A few weeks ago, when I was doing a “teaser,” the idea for this “Pilates & Writing” Series came to mind.  I started thinking about a well-formed “teaser” like a piece of published writing.  We want students to publish their writing during a given unit of study.  However, all of them have to take different routes to get to the point at which they’re ready to publish their final piece.  While they will all have received the same instruction (minilessons), they will have all sat through different strategy lessons; all of them will have conferred with you, one-on-one, several times.  Hence, the entire unit of study is about differentiating instruction so all students will be able to achieve the goal of publishing a piece of writing of which they’re proud, but that reflects the unique experience and journey they’ve taken to get to that point.

Writing workshop is ALL about differentiation.  My example of a published piece of writing being like a completed “teaser” is one of many examples of differentiation.  There are so more.  I chose this one as a way to highlight the importance of differentiation.

How do you differentiate your instruction during writing workshop?  Why is differentiation important to your students’ success?  Please share by leaving a comment.

Stacey Shubitz View All

I am a literacy consultant who has spent over a decade working with teachers to improve the teaching of writing in their classrooms. While I work with teachers and students in grade K-6, I'm a former fourth and fifth-grade teacher so I have a passion for working with upper elementary students.

I'm the author of Craft Moves (Stenhouse Publishers, 2016) and the co-author of Jump Into Writing (Zaner-Bloser, 2021), Welcome to Writing Workshop (Stenhouse Publishers, 2019), and Day By Day (Stenhouse, 2010).

4 thoughts on “Differentiation – Pilates & Writing Series: Part 2 of 5 Leave a comment

  1. One thing that I have done in my workshops is write notes to students ahead in order to save time in conferring. I also have staggered their conferences with me during the week, and kept peer groups of about three going often. These three things did help with the time crunch. I am writing of 6th-8th graders, so the notes may not work with very younger students.


  2. One of the ways I can think of that I differentiate during writing workshop is after a mini-lesson. If I teach a mini-lesson on adding thoughts and feelings (Atwell) to a personal narrative, then I ask students to revise at various levels. They may be asked to find 3 spots where they can add thoughts or feelings and add them, or they may simply be asked to find 3 spots where they have already included thoughts or feelings. This way, all students are becoming more cognizant of the skill through application and/or identification. The visual image of your support while doing a “teaser” connects well with this idea of ‘leveling’ the manner in which students are asked to try out a skill.

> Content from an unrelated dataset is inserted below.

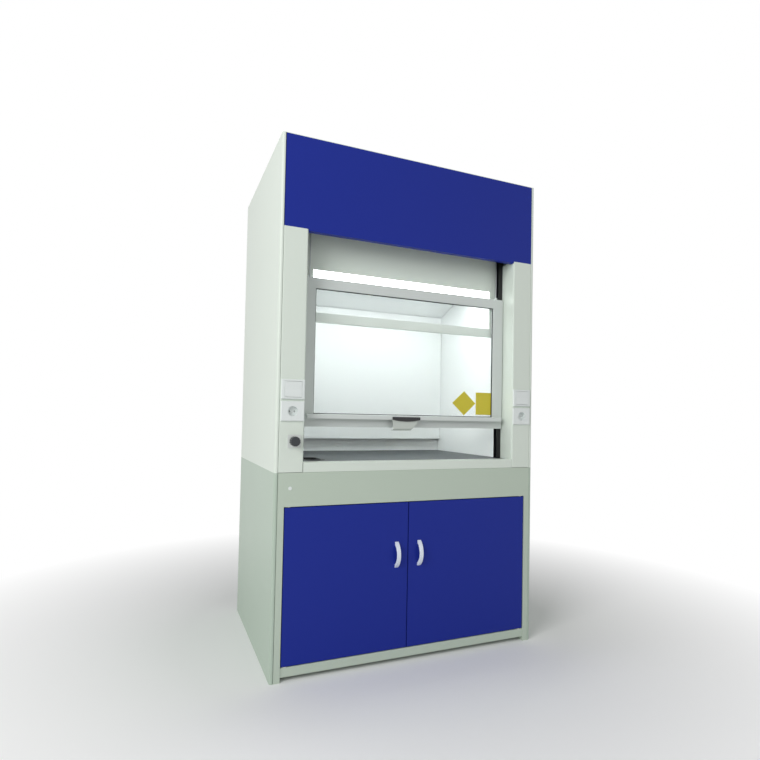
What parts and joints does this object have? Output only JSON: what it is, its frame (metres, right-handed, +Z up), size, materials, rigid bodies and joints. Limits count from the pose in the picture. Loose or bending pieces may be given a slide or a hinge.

  3. I believe that allowing student to write from wherever they are is the place to start the differentiation during writing workshop. If we aren’t prescriptive in what they are writing this allows for each student to enter their writing in the exact right place for them. Our job is to provide lots of different strategies and opportunities to write. We then need to nudge each student along their own personal path of growth. I find writing workshop one of the easier areas to differentiate. Perhaps I am missing something!


    • Mrs. L.:
      Writing workshop is one of the easier areas to differentiate. Unfortunately, many teachers aren’t differentiating because they don’t have time. Conferring in a meaningful way takes time and many teachers I talk to are strapped for time. Test prep is nudging out writing workshop which means writing workshop gets cut short. It’s a vicious cycle. I could go on about this, but I’ll spare you.
      That being said, keep doing what you’re doing! Your students are lucky to have a teacher who makes the writing process accessible for each and every one of them.